Kompakt u mnie też leży zawsze gdzieś pod ręką. Gdybym lustra nie mógł szybko znaleźć lub żona gdzieś się z nim wybrała itp itd.
Więc niczego to nie dowodzi.
Chodzi mi o to, że nie każdy trzyma aparat z założoną lampą, dobranym szkłem itp na stoliku lub wersalce.
Osobiście zawsze mam aparat gdzieś w pobliżu, ale straciłem już kilka ciekawych min czy pozycji syna. Tylko przez to, że było założone tele albo M42 z pierścieniem.

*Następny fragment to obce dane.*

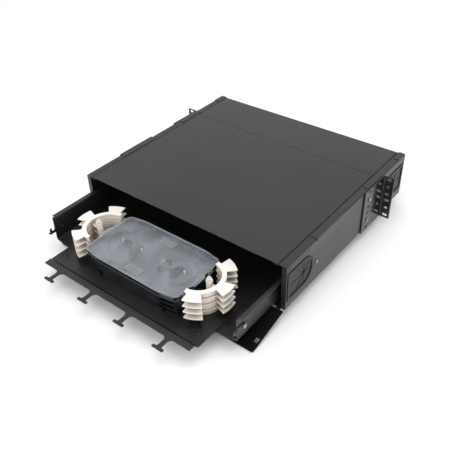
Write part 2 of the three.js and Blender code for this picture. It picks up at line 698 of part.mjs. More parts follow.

Dziecko to o dziwo baaardzo ruchliwy obiekt.
Zresztą sam wiesz![]()
Po za tym polecacie osobie początkującej szkła f1.4 (GO bardzo mała, trudności w opanowaniu na początku), lampę (też trzeba dużo o tym czytać).
Pierwszy kontakt z lustrem wywołuje delikatną panikę. Po co sobie to utrudniać?
Jak dla mnie puszka typu 550/600 ma użyteczne ISO 800-1600. Nie jestem maniakiem oglądania fotek w powiększeniu xx razy.
Więc nawet najprostszy kit spokojnie da z takim ISO w mieszkaniu radę.
Zresztą puszka z kitem ledwo się mieści w założonym budżecie. Do tego 50 1.8, torba, karta. To już przekraczamy dość mocno podana kwotę.
Z czasem i tak każdy użytkownik lustra dochodzi do tego co tak naprawdę potrzebuje. Może po spłacie rat padnie na lampę? A może na jasne, dobre szkło?
A może aparat będzie z czasem używany raz do roku?